Entering edit mode
9.2 years ago
seta
★
1.9k
Hi all,
I performed the mapping back of reads to a assembled transcriptome using bowtie2 with the default settings. I'm trying to get the average insert size using the command of
head -10000 mappings.sam | awk '{if ($9 > 0) {S+=$9; T+=1}}END{print "Mean: " S/T}'
But, it says that:
awk: cmd. line:1: (FILENAME=- FNR=10000) fatal: division by zero attempted.
Also, the head of sam output is like below:
@HD VN:1.0 SO:unsorted
@SQ SN:seq1 LN:797
@SQ SN:seq2 LN:1925
@SQ SN:seq3 LN:493
@SQ SN:seq4 LN:1240
@SQ SN:seq5 LN:2098
@SQ SN:seq6 LN:2722
@SQ SN:seq7 LN:1772
@SQ SN:seq8 LN:2028
@SQ SN:seq9 LN:2337
As far as I read I should look for the average insert size on the TLEN (9th) column, where is these columns?
Could you please let me know if this output is normal and how I can calculate the average insert size using them?
Thanks so much,
Thanks Pierre and your suggestion for Picard. It gave a mean of 173.7 with standard deviation of 67. Could you please let me know if this is usual for PE library (100 bp) on Illumina Hiseq 2000 as I expected the longer size?
In your professional view, is it necessary to check the results with Picard?
The insert size depends on library prep; there is no "usual". Longer is generally better, but 173 is acceptable for most purposes for 2x100bp libraries. Not ideal though.
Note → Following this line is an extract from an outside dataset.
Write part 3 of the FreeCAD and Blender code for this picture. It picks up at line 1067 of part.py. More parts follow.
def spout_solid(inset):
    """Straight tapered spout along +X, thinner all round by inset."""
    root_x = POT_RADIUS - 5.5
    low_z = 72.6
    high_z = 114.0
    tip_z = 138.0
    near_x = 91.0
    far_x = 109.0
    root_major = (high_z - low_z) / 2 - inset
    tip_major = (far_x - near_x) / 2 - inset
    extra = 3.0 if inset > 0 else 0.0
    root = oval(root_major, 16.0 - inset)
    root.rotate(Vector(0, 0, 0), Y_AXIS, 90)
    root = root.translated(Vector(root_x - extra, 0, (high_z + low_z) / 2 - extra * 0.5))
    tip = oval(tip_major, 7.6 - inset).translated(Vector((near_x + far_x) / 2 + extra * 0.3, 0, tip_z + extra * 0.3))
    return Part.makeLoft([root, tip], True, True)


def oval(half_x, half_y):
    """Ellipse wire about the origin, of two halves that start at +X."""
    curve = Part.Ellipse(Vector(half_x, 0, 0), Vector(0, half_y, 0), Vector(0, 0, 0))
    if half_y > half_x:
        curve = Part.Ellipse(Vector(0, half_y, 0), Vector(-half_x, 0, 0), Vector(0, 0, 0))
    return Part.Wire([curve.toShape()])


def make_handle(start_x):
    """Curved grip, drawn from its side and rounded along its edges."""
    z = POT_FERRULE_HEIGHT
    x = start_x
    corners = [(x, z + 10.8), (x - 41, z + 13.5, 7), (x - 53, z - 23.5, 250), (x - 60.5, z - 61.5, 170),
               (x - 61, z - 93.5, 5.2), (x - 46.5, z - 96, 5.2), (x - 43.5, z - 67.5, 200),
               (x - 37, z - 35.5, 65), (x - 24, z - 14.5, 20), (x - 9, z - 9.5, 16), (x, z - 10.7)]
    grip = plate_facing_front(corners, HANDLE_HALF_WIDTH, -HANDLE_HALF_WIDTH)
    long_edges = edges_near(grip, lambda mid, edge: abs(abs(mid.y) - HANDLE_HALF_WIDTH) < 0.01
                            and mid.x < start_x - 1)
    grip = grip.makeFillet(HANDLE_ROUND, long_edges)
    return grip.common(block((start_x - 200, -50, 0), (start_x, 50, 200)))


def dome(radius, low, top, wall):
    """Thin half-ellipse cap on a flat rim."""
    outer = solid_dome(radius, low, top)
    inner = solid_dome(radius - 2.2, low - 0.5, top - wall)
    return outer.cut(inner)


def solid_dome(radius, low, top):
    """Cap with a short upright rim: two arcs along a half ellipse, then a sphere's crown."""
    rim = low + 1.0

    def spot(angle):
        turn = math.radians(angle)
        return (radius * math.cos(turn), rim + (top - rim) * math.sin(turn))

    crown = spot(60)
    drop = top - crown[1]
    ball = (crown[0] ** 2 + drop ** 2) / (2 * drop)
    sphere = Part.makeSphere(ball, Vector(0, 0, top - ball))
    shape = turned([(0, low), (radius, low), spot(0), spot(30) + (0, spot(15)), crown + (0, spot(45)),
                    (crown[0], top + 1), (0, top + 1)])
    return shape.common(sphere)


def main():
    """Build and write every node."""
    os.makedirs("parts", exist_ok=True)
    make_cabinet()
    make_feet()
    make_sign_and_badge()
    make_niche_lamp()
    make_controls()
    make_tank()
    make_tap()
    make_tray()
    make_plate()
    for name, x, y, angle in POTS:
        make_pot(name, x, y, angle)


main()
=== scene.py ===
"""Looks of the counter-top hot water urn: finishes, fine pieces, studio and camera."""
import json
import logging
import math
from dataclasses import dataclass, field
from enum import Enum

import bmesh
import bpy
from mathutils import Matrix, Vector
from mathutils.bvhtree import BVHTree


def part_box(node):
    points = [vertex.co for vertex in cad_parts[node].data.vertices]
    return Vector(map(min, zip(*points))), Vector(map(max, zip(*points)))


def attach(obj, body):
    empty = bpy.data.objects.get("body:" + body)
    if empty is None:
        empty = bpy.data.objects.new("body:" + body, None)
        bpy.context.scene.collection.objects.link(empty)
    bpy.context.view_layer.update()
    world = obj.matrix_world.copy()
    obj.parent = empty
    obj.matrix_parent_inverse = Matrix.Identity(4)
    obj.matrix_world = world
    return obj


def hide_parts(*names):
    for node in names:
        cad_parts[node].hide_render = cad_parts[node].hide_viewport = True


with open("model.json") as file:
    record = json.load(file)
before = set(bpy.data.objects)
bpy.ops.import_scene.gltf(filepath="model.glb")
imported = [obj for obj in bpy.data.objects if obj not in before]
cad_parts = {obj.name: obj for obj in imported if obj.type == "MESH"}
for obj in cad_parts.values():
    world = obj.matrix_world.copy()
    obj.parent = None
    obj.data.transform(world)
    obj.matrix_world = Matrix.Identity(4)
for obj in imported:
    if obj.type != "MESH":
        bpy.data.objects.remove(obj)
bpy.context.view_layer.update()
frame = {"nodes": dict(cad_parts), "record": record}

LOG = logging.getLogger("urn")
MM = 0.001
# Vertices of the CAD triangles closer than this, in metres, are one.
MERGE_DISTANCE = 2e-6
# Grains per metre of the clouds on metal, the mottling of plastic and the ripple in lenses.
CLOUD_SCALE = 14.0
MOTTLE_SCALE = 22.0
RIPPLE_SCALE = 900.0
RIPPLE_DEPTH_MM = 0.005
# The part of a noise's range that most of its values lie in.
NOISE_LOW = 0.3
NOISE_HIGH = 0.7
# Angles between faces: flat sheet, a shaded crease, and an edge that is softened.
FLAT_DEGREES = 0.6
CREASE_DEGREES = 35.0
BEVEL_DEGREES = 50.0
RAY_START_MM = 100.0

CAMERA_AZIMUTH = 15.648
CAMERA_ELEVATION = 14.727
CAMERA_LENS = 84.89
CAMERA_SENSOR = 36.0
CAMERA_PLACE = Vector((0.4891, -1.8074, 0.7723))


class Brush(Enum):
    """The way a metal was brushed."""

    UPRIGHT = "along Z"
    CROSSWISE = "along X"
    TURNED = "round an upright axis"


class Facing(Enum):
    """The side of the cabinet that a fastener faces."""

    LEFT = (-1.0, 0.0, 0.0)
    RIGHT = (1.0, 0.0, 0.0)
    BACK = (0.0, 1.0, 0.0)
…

And, it's always necessary to quantify the insert size distribution using some method (such as mapping). Otherwise you have no way of determining whether library creation was successful, or how much real data you have. Bear in mind, though, that when you are mapping to such short reference sequences, your apparent insert size distribution will be biased toward shorter inserts. You can get a less-biased measure by mapping only to the long contigs. Assuming you are studying randomly-sheared DNA, of course.